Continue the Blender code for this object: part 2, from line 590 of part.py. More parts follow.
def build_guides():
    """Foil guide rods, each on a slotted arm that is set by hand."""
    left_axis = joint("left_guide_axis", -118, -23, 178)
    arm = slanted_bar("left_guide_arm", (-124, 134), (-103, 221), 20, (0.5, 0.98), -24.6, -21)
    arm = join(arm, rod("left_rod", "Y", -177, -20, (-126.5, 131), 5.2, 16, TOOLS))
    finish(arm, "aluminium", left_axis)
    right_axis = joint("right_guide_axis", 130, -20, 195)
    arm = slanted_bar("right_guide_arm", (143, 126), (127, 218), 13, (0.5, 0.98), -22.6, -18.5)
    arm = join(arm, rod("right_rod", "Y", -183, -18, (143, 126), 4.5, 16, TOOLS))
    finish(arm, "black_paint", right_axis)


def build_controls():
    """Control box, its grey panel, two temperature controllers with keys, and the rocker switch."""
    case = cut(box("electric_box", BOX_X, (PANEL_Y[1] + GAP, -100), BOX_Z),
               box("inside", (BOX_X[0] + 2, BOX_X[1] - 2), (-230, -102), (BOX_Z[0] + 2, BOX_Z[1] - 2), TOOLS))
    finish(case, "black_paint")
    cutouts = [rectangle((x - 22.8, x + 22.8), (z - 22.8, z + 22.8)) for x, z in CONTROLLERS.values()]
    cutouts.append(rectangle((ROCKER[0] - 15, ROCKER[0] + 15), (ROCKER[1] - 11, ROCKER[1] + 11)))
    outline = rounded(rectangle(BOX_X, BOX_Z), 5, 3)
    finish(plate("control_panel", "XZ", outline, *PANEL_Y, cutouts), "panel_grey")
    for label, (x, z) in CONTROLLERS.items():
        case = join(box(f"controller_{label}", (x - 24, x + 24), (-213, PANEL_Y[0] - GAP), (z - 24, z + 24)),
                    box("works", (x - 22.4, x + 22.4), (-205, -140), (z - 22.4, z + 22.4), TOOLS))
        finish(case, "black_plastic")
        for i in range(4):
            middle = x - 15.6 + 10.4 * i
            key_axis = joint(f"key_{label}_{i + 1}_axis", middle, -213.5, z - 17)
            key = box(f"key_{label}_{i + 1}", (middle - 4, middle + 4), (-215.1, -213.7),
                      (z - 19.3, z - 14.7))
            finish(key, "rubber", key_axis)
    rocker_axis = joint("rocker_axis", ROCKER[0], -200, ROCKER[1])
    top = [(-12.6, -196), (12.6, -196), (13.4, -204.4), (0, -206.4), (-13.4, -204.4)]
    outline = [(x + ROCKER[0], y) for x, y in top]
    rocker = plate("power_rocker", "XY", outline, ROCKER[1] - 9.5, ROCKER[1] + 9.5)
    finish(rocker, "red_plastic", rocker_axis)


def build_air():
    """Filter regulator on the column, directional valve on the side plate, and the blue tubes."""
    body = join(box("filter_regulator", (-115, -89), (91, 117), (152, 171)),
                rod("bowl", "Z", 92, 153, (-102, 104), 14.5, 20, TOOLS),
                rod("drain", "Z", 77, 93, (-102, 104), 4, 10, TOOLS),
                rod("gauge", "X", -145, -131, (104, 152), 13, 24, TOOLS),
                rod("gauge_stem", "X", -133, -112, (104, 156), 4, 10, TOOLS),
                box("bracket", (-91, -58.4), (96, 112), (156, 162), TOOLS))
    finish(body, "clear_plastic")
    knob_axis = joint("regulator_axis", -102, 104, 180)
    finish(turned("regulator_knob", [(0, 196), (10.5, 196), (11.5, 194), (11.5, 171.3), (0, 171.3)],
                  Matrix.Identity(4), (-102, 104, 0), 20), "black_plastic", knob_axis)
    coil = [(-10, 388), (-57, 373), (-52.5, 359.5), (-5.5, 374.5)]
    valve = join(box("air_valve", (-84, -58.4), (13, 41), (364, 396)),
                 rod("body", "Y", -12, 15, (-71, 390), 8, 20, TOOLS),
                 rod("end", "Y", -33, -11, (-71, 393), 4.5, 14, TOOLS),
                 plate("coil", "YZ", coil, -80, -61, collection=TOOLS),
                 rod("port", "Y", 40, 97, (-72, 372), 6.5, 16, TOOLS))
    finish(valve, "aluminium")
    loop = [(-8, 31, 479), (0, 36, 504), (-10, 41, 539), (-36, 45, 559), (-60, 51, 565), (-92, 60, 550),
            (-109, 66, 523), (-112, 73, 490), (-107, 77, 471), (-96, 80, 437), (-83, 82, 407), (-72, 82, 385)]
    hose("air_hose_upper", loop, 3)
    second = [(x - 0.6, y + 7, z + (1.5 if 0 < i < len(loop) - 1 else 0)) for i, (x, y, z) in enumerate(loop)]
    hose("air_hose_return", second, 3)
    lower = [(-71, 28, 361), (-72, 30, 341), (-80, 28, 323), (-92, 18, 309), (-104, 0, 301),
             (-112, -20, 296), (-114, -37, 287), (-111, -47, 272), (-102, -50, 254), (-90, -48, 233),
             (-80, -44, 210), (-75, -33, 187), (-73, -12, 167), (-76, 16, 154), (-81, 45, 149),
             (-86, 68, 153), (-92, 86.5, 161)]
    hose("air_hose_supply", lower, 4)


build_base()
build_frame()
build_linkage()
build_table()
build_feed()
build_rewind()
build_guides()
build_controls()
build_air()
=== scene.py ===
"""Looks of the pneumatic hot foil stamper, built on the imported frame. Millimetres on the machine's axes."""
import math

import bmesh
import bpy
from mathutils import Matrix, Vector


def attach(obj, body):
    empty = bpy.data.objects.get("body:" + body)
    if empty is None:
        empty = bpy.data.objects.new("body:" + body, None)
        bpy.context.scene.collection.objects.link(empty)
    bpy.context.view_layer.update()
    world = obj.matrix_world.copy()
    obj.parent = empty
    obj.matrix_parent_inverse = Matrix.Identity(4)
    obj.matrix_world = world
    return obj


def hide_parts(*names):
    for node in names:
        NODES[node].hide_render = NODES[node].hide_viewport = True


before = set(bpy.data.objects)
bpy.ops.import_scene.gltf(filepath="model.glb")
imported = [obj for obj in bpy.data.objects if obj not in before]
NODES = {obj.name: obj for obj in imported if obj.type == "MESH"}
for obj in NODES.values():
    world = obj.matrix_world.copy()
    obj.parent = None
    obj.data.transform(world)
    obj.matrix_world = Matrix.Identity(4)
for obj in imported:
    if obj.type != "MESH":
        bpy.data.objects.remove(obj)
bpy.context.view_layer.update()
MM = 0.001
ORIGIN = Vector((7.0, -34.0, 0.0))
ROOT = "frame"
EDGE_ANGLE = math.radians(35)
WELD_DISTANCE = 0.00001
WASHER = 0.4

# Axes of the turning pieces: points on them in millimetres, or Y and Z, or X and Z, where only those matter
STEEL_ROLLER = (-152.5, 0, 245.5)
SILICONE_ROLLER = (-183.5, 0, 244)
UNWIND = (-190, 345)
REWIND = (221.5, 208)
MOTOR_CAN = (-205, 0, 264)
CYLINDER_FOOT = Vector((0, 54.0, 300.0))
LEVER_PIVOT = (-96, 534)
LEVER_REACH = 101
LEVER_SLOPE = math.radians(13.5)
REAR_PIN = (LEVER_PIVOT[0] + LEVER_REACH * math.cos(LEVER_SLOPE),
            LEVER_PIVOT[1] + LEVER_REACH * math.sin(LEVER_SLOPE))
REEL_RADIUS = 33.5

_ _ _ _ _

▶ **Task description**
All of the data needs to be printed once more, exactly.

▶ **Task solution**
Continue the Blender code for this object: part 2, from line 590 of part.py. More parts follow.
def build_guides():
    """Foil guide rods, each on a slotted arm that is set by hand."""
    left_axis = joint("left_guide_axis", -118, -23, 178)
    arm = slanted_bar("left_guide_arm", (-124, 134), (-103, 221), 20, (0.5, 0.98), -24.6, -21)
    arm = join(arm, rod("left_rod", "Y", -177, -20, (-126.5, 131), 5.2, 16, TOOLS))
    finish(arm, "aluminium", left_axis)
    right_axis = joint("right_guide_axis", 130, -20, 195)
    arm = slanted_bar("right_guide_arm", (143, 126), (127, 218), 13, (0.5, 0.98), -22.6, -18.5)
    arm = join(arm, rod("right_rod", "Y", -183, -18, (143, 126), 4.5, 16, TOOLS))
    finish(arm, "black_paint", right_axis)


def build_controls():
    """Control box, its grey panel, two temperature controllers with keys, and the rocker switch."""
    case = cut(box("electric_box", BOX_X, (PANEL_Y[1] + GAP, -100), BOX_Z),
               box("inside", (BOX_X[0] + 2, BOX_X[1] - 2), (-230, -102), (BOX_Z[0] + 2, BOX_Z[1] - 2), TOOLS))
    finish(case, "black_paint")
    cutouts = [rectangle((x - 22.8, x + 22.8), (z - 22.8, z + 22.8)) for x, z in CONTROLLERS.values()]
    cutouts.append(rectangle((ROCKER[0] - 15, ROCKER[0] + 15), (ROCKER[1] - 11, ROCKER[1] + 11)))
    outline = rounded(rectangle(BOX_X, BOX_Z), 5, 3)
    finish(plate("control_panel", "XZ", outline, *PANEL_Y, cutouts), "panel_grey")
    for label, (x, z) in CONTROLLERS.items():
        case = join(box(f"controller_{label}", (x - 24, x + 24), (-213, PANEL_Y[0] - GAP), (z - 24, z + 24)),
                    box("works", (x - 22.4, x + 22.4), (-205, -140), (z - 22.4, z + 22.4), TOOLS))
        finish(case, "black_plastic")
        for i in range(4):
            middle = x - 15.6 + 10.4 * i
            key_axis = joint(f"key_{label}_{i + 1}_axis", middle, -213.5, z - 17)
            key = box(f"key_{label}_{i + 1}", (middle - 4, middle + 4), (-215.1, -213.7),
                      (z - 19.3, z - 14.7))
            finish(key, "rubber", key_axis)
    rocker_axis = joint("rocker_axis", ROCKER[0], -200, ROCKER[1])
    top = [(-12.6, -196), (12.6, -196), (13.4, -204.4), (0, -206.4), (-13.4, -204.4)]
    outline = [(x + ROCKER[0], y) for x, y in top]
    rocker = plate("power_rocker", "XY", outline, ROCKER[1] - 9.5, ROCKER[1] + 9.5)
    finish(rocker, "red_plastic", rocker_axis)


def build_air():
    """Filter regulator on the column, directional valve on the side plate, and the blue tubes."""
    body = join(box("filter_regulator", (-115, -89), (91, 117), (152, 171)),
                rod("bowl", "Z", 92, 153, (-102, 104), 14.5, 20, TOOLS),
                rod("drain", "Z", 77, 93, (-102, 104), 4, 10, TOOLS),
                rod("gauge", "X", -145, -131, (104, 152), 13, 24, TOOLS),
                rod("gauge_stem", "X", -133, -112, (104, 156), 4, 10, TOOLS),
                box("bracket", (-91, -58.4), (96, 112), (156, 162), TOOLS))
    finish(body, "clear_plastic")
    knob_axis = joint("regulator_axis", -102, 104, 180)
    finish(turned("regulator_knob", [(0, 196), (10.5, 196), (11.5, 194), (11.5, 171.3), (0, 171.3)],
                  Matrix.Identity(4), (-102, 104, 0), 20), "black_plastic", knob_axis)
    coil = [(-10, 388), (-57, 373), (-52.5, 359.5), (-5.5, 374.5)]
    valve = join(box("air_valve", (-84, -58.4), (13, 41), (364, 396)),
                 rod("body", "Y", -12, 15, (-71, 390), 8, 20, TOOLS),
                 rod("end", "Y", -33, -11, (-71, 393), 4.5, 14, TOOLS),
                 plate("coil", "YZ", coil, -80, -61, collection=TOOLS),
                 rod("port", "Y", 40, 97, (-72, 372), 6.5, 16, TOOLS))
    finish(valve, "aluminium")
    loop = [(-8, 31, 479), (0, 36, 504), (-10, 41, 539), (-36, 45, 559), (-60, 51, 565), (-92, 60, 550),
            (-109, 66, 523), (-112, 73, 490), (-107, 77, 471), (-96, 80, 437), (-83, 82, 407), (-72, 82, 385)]
    hose("air_hose_upper", loop, 3)
    second = [(x - 0.6, y + 7, z + (1.5 if 0 < i < len(loop) - 1 else 0)) for i, (x, y, z) in enumerate(loop)]
    hose("air_hose_return", second, 3)
    lower = [(-71, 28, 361), (-72, 30, 341), (-80, 28, 323), (-92, 18, 309), (-104, 0, 301),
             (-112, -20, 296), (-114, -37, 287), (-111, -47, 272), (-102, -50, 254), (-90, -48, 233),
             (-80, -44, 210), (-75, -33, 187), (-73, -12, 167), (-76, 16, 154), (-81, 45, 149),
             (-86, 68, 153), (-92, 86.5, 161)]
    hose("air_hose_supply", lower, 4)


build_base()
build_frame()
build_linkage()
build_table()
build_feed()
build_rewind()
build_guides()
build_controls()
build_air()
=== scene.py ===
"""Looks of the pneumatic hot foil stamper, built on the imported frame. Millimetres on the machine's axes."""
import math

import bmesh
import bpy
from mathutils import Matrix, Vector


def attach(obj, body):
    empty = bpy.data.objects.get("body:" + body)
    if empty is None:
        empty = bpy.data.objects.new("body:" + body, None)
        bpy.context.scene.collection.objects.link(empty)
    bpy.context.view_layer.update()
    world = obj.matrix_world.copy()
    obj.parent = empty
    obj.matrix_parent_inverse = Matrix.Identity(4)
    obj.matrix_world = world
    return obj


def hide_parts(*names):
    for node in names:
        NODES[node].hide_render = NODES[node].hide_viewport = True


before = set(bpy.data.objects)
bpy.ops.import_scene.gltf(filepath="model.glb")
imported = [obj for obj in bpy.data.objects if obj not in before]
NODES = {obj.name: obj for obj in imported if obj.type == "MESH"}
for obj in NODES.values():
    world = obj.matrix_world.copy()
    obj.parent = None
    obj.data.transform(world)
    obj.matrix_world = Matrix.Identity(4)
for obj in imported:
    if obj.type != "MESH":
        bpy.data.objects.remove(obj)
bpy.context.view_layer.update()
MM = 0.001
ORIGIN = Vector((7.0, -34.0, 0.0))
ROOT = "frame"
EDGE_ANGLE = math.radians(35)
WELD_DISTANCE = 0.00001
WASHER = 0.4

# Axes of the turning pieces: points on them in millimetres, or Y and Z, or X and Z, where only those matter
STEEL_ROLLER = (-152.5, 0, 245.5)
SILICONE_ROLLER = (-183.5, 0, 244)
UNWIND = (-190, 345)
REWIND = (221.5, 208)
MOTOR_CAN = (-205, 0, 264)
CYLINDER_FOOT = Vector((0, 54.0, 300.0))
LEVER_PIVOT = (-96, 534)
LEVER_REACH = 101
LEVER_SLOPE = math.radians(13.5)
REAR_PIN = (LEVER_PIVOT[0] + LEVER_REACH * math.cos(LEVER_SLOPE),
            LEVER_PIVOT[1] + LEVER_REACH * math.sin(LEVER_SLOPE))
REEL_RADIUS = 33.5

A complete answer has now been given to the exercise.